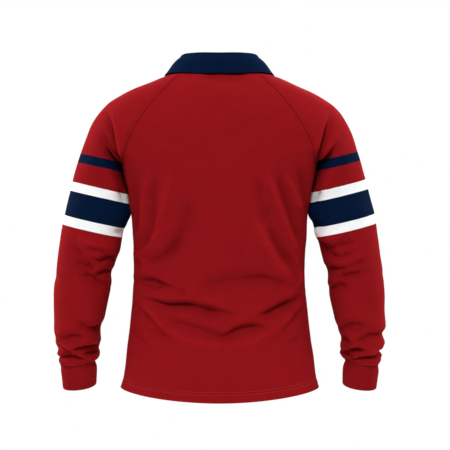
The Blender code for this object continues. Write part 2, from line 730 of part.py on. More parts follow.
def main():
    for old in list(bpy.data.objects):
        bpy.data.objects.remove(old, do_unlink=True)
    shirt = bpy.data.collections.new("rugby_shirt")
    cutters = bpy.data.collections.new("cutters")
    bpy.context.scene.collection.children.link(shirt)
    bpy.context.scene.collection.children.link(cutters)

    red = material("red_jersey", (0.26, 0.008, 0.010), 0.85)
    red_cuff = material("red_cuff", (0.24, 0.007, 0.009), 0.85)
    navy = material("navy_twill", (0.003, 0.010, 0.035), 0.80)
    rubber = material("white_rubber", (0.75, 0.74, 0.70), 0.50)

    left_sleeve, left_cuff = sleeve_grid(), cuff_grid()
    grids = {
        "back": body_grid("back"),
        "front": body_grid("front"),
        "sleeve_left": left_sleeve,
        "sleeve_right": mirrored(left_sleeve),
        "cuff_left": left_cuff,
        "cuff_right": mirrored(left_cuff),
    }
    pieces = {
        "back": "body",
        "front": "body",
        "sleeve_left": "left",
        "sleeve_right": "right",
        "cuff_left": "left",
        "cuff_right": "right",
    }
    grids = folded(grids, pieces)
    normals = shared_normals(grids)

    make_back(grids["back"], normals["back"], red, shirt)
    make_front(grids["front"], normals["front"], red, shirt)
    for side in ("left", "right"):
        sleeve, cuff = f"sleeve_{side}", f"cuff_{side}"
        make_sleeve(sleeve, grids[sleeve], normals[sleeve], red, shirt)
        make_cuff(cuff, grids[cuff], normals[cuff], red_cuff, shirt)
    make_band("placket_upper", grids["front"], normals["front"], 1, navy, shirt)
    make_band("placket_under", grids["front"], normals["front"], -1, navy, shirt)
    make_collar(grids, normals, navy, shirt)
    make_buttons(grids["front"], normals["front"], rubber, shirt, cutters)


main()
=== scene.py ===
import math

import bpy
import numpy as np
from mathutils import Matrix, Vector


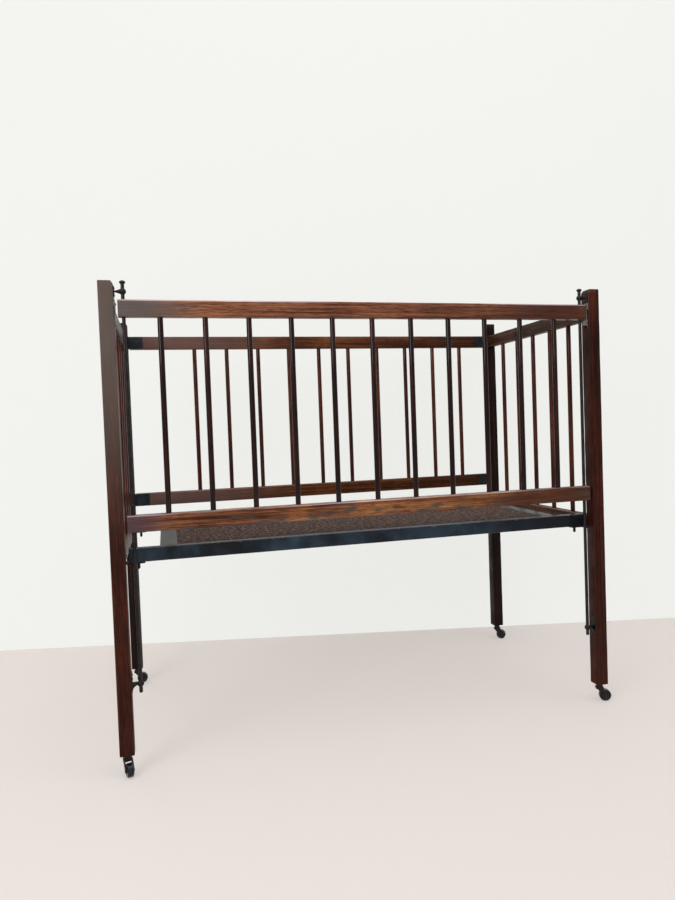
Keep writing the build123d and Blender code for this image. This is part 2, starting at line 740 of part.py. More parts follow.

************

Aim | Repeat word for word every line from the start of the entries to the line holding "0.74, 0.70), 0.50)", inclusive, and nothing else.

Written solution |
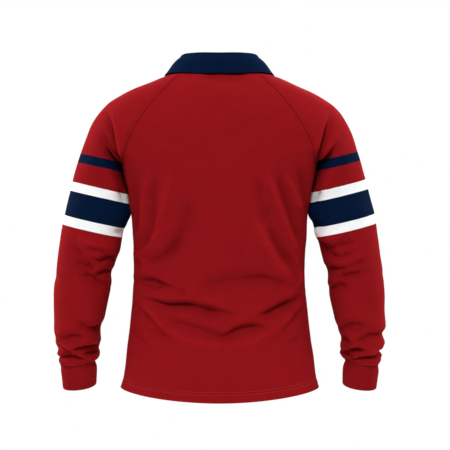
The Blender code for this object continues. Write part 2, from line 730 of part.py on. More parts follow.
def main():
    for old in list(bpy.data.objects):
        bpy.data.objects.remove(old, do_unlink=True)
    shirt = bpy.data.collections.new("rugby_shirt")
    cutters = bpy.data.collections.new("cutters")
    bpy.context.scene.collection.children.link(shirt)
    bpy.context.scene.collection.children.link(cutters)

    red = material("red_jersey", (0.26, 0.008, 0.010), 0.85)
    red_cuff = material("red_cuff", (0.24, 0.007, 0.009), 0.85)
    navy = material("navy_twill", (0.003, 0.010, 0.035), 0.80)
    rubber = material("white_rubber", (0.75, 0.74, 0.70), 0.50)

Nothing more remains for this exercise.